Basic Tests for Three or More Samples

May 4, 2019
10 min read
Mar 11, 2022 15:59 UTC
Nonparametric analogues of the one-way classification ANOVA and the simplest two-way classifications, namely the Kruskal-Wallis test, the Jonckheere-Terpstra test, and the Friedman test.

The following methods discussed are nonparametric analogues to analysis of variance (ANOVA). When the ANOVA assumptions (normality and homogeneity of variances in residuals) cannot be met, a nonparametric test is appropriate.


Suppose we have independent random samples (independence within and across samples). The $i^{th}$ sample has $n_i$ observations, $i = 1, \cdots, k$. The general question would be equality of means / medians, or identical distributions.

  • $x_{ij}$ - observations from sample $i$ where $j = 1, \cdots, n_i$
  • $N = \sum\limits_{i=1}^k{n_i}$ - total number of observations across all samples
  • $r_{ij}$ - rank of $x_{ij}$ in the combined sample (ranges from $1$ to $N$)
  • $S_i = \sum\limits_{j=1}^{n_i}{r_{ij}}$ - sum of ranks of observations in the $i^{th}$ sample (group)

The Kruskal-Wallis test

The K-W test extends the WMW test via the Wilcoxon formulation. It can be used as an overall test for equality of means / medians at the population level, when samples are from otherwise identical continuous distributions (i.e. shifts of location).

It can also be used as a test for equality of distribution against an alternative that at least one of the populations tends to yield larger observations than at least one of the other populations.

Under $H_0$ (equality of means / medians), all of the $S_i$ should be “roughly similar” because each sample will have small, medium and large ranks. Under $H_1$ (not all the same), some $S_i$ should be “larger” than others, and some “smaller”. We’d have clusters of small / large ranks in some of the samples. The test statistic

$$ T = \frac{12S_k}{N(N+1)} - 3(N+1) \quad \text{where } S_k = \sum\limits_{i=1}^k{\frac{S_i^2}{n_i}} $$

$S_k$ will be inflated if there’s a cluster of large ranks in one or two of the samples.

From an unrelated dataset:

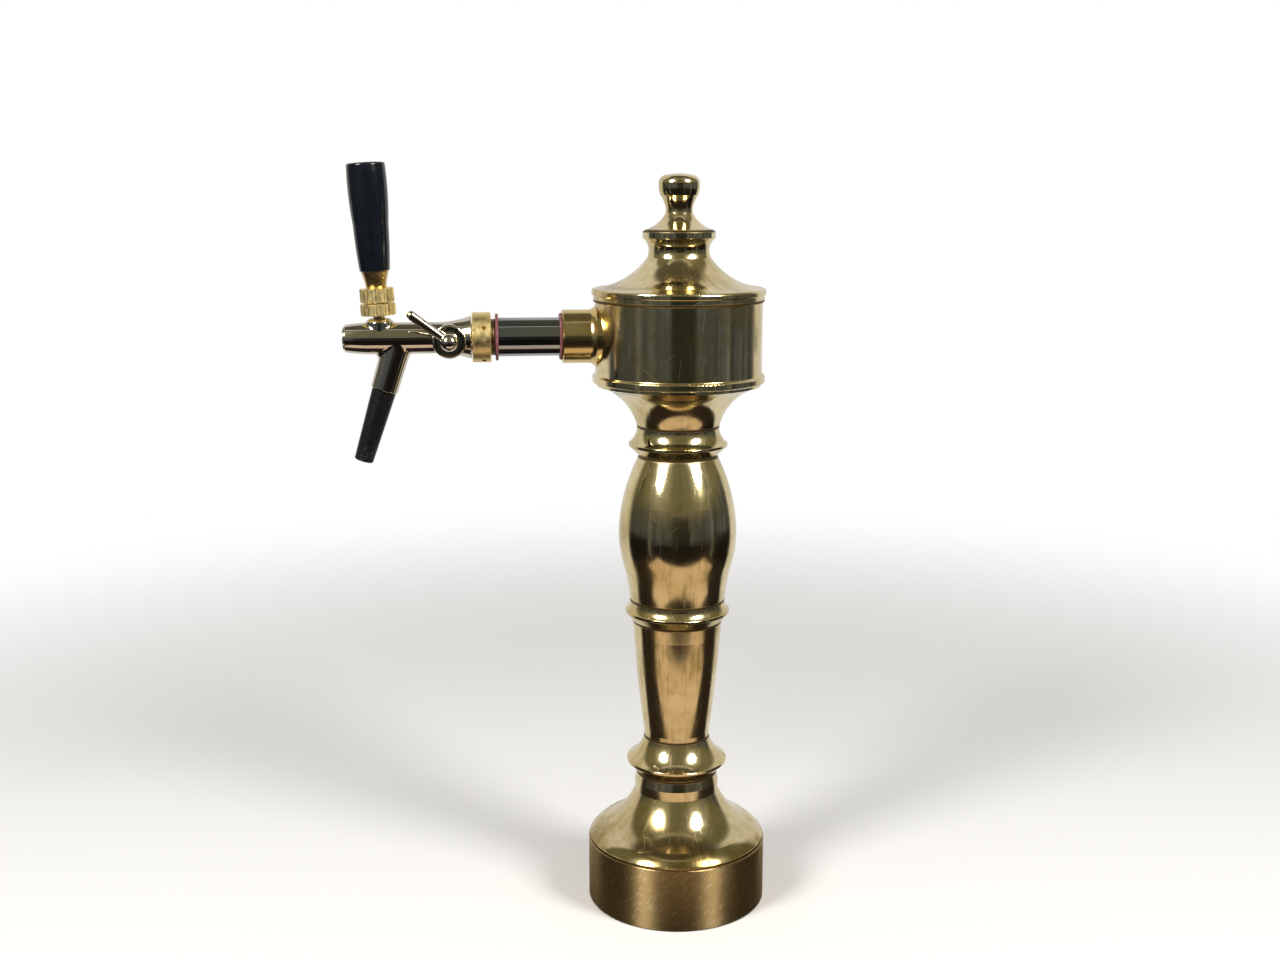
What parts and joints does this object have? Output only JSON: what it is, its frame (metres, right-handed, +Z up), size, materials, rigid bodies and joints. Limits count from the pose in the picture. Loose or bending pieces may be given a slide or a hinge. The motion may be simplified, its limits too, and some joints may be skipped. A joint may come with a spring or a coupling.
{
  "type": "draught beer column",
  "caption": "Turned brass draught beer column with a drum head, a finial, and a side arm that carries a chromed flow-control tap with a black handle and nozzle.",
  "frame": {"origin": "centre of the foot, on the bar top, which is also the centre of the bar bolts' circle", "axes": "+Z up along the column, -X along the arm towards the tap, -Y the side of the flow lever"},
  "size_m": [0.3024, 0.133, 0.5478],
  "materials": {
    "polished_brass": "mirror polished",
    "brushed_brass": "satin brushed",
    "gold_plate": "bright satin",
    "tap_chrome": "mirror polished",
    "tube_chrome": "mirror polished",
    "stainless_steel": "satin",
    "grip_plastic": "gloss",
    "nozzle_plastic": "satin",
    "fibre": "matt",
    "seal_rubber": "matt",
    "valve_plastic": "satin"
  },
  "bodies": {
    "column": {"base_ring": "brushed_brass", "foot_gasket": "seal_rubber", "base_plate": "stainless_steel", "pedestal_bell": "polished_brass", "lower_knop": "polished_brass", "lower_shaft": "polished_brass", "middle_ring": "polished_brass", "baluster_vase": "polished_brass", "upper_collar": "polished_brass", "neck_trumpet": "polished_brass", "drum_shell": "polished_brass", "clamp_plate": "stainless_steel", "tie_rod": "stainless_steel", "lower_tie_nut": "stainless_steel", "upper_tie_washer": "stainless_steel", "upper_tie_nut": "stainless_steel", "side_boss": "polished_brass", "shank": "stainless_steel", "shank_saddle": "stainless_steel", "shank_locknut": "stainless_steel", "tail_nut": "stainless_steel", "beer_line": "stainless_steel", "inner_fibre_washer": "fibre", "extension_tube": "tube_chrome", "outer_fibre_washer": "fibre", "coupling_ring": "gold_plate", "coupling_seal": "seal_rubber", "tap_body": "tap_chrome", "valve_seat": "stainless_steel", "front_plug": "tap_chrome", "plug_seal": "seal_rubber", "ball_seat": "valve_plastic", "ball_retainer": "tap_chrome", "compensator_gland": "tap_chrome"},
    "tap_handle": {"lever_ball": "tap_chrome", "lower_ring_nut": "gold_plate", "upper_ring_nut": "gold_plate", "grip_ferrule": "polished_brass", "lever_grip": "grip_plastic"},
    "valve_spindle": {"valve_stem": "stainless_steel", "stem_seal": "seal_rubber"},
    "flow_lever": {"compensator_lever": "tap_chrome"},
    "flow_cone": {"compensator_cone": "valve_plastic"},
    "nozzle": {"spout_nozzle": "nozzle_plastic"},
    "cap": {"lid": "polished_brass", "lid_seal": "seal_rubber", "finial": "polished_brass", "finial_stud": "stainless_steel", "finial_washer": "stainless_steel", "finial_nut": "stainless_steel"}
  },
  "joints": [
    {"name": "handle_pull", "type": "hinge", "parent": "column", "child": "tap_handle", "pos_m": [-0.2103, 0, 0.4352], "axis": [0, -1, 0], "range_deg": [0, 18]},
    {"name": "spindle_slide", "type": "slide", "parent": "column", "child": "valve_spindle", "axis": [1, 0, 0], "range_m": [0, 0.0026]},
    {"name": "flow_turn", "type": "hinge", "parent": "column", "child": "flow_lever", "pos_m": [-0.1621, -0.019, 0.4255], "axis": [0, -1, 0], "range_deg": [-50, 50]},
    {"name": "cone_slide", "type": "slide", "parent": "column", "child": "flow_cone", "axis": [1, 0, 0], "range_m": [-0.0015, 0.0015]},
    {"name": "nozzle_pull", "type": "slide", "parent": "column", "child": "nozzle", "axis": [-0.3057, 0, -0.9521], "range_m": [0, 0.02]},
    {"name": "cap_lift", "type": "slide", "parent": "column", "child": "cap", "axis": [0, 0, 1], "range_m": [0, 0.03]}
  ],
  "couplings": [
    {"joint": "spindle_slide", "follows": "handle_pull", "m_per_rad": 0.0082},
    {"joint": "cone_slide", "follows": "flow_turn", "m_per_rad": -0.0017}
  ]
}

A large $T$ is evidence against $H_0$, as shown in the figure below1. If $N$ is moderate or large, then under $H_0$, $T \dot\sim \chi^2_{(k-1)}$.

In this example, we reject $H_0$ if $T$ is larger than the $0.95$ quantile of $\chi^2_{(2)}$.

In R, the function kruskal.test() can be used in two ways:

  1. Input a data vector x and a vector of group indicators g (x and g should both have length $N$). Now we can call kruskal.test(x, g). This method emphasizes the Wilcoxon nature.
  2. Use the same input, but use a formula kruskal.test(x ~ g). This model formulation emphasizes the connection to ANOVA.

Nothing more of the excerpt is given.